Data centers are so hot their ‘heat island’ effect is raising temperatures up to 6 miles away and impacting 343 million people worldwide, study finds

https://fortune.com/2026/04/01/ai-data-centers-heat-island-hyperscalers/

Data centers are so hot their ‘heat island’ effect is raising temperatures up to 6 miles away and impacting 343 million people worldwide, study finds

Researchers warn these “heat islands” could have a “remarkable influence on communities and regional welfare,” and affect more than 340 million people.

Fortune
@gerrymcgovern
If this is waste, can it be stored (Sand storage like in Finland) or heat batteries and used later?
I profess no technical knowledge, so may be obviously and idiotically wrong.
@SometimesLovely Very, very difficult to store it with any efficiency. And usually these data centers are a good distance from communities because their noise and air pollution is horrible.
@gerrymcgovern The critique of the method, as summarized by the author, is particularly stupid. Even if the heat island effect is rooted in the construction and existence of the data center (i.e. increased permeable surface and loss of green space) and not in the operations of the data center, the data center is still causing heat island effect
Data centers' heat exhaust is not raising the land temperature around where they're built

A terrible paper and even worse interpretation is threatening to become common wisdom

Andy Masley
@chris however bad the paper is, I don't really buy Mr Masley's dismissal. Urban heat Islands are real.
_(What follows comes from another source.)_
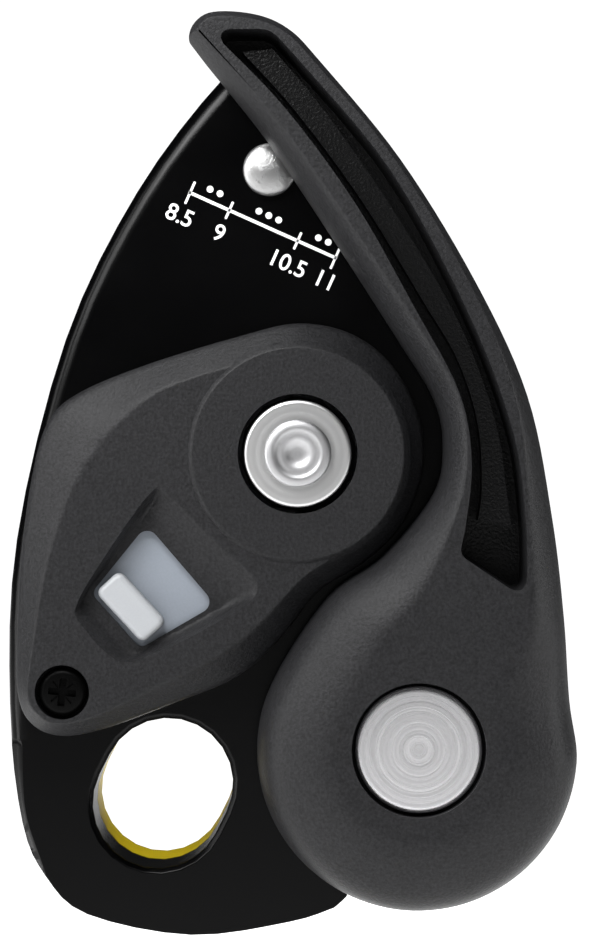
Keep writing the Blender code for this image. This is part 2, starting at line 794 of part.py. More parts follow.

Hell, even suburban neighborhoods with huge houses running their 24hr A/C make their local environment warmer - the heat moved from inside to outside HAS to change the outside temp. Data centers have to handle massive 24/7/365 cooling loads for servers. Adding acres of parking lots and buildings with flat, dark roofs.. That's all the sunlight which panels would convert to useful energy, turned into waste heat instead. Where TF does he think that goes?
@AnnieG yes I‘d just like to see a better study of the issue
@gerrymcgovern such efficiency, amazing
@gerrymcgovern can't argue with thermodynamics. heat has to go somewhere.
@gerrymcgovern Let's cook the US and grow the heat dome until they stop their wars and imperialism

@gerrymcgovern

If these buildings are going to be constructed:

Part of requirements for start up, should be to channel that heat to other buildings, or in areas that get snow or ice - to warm roadways.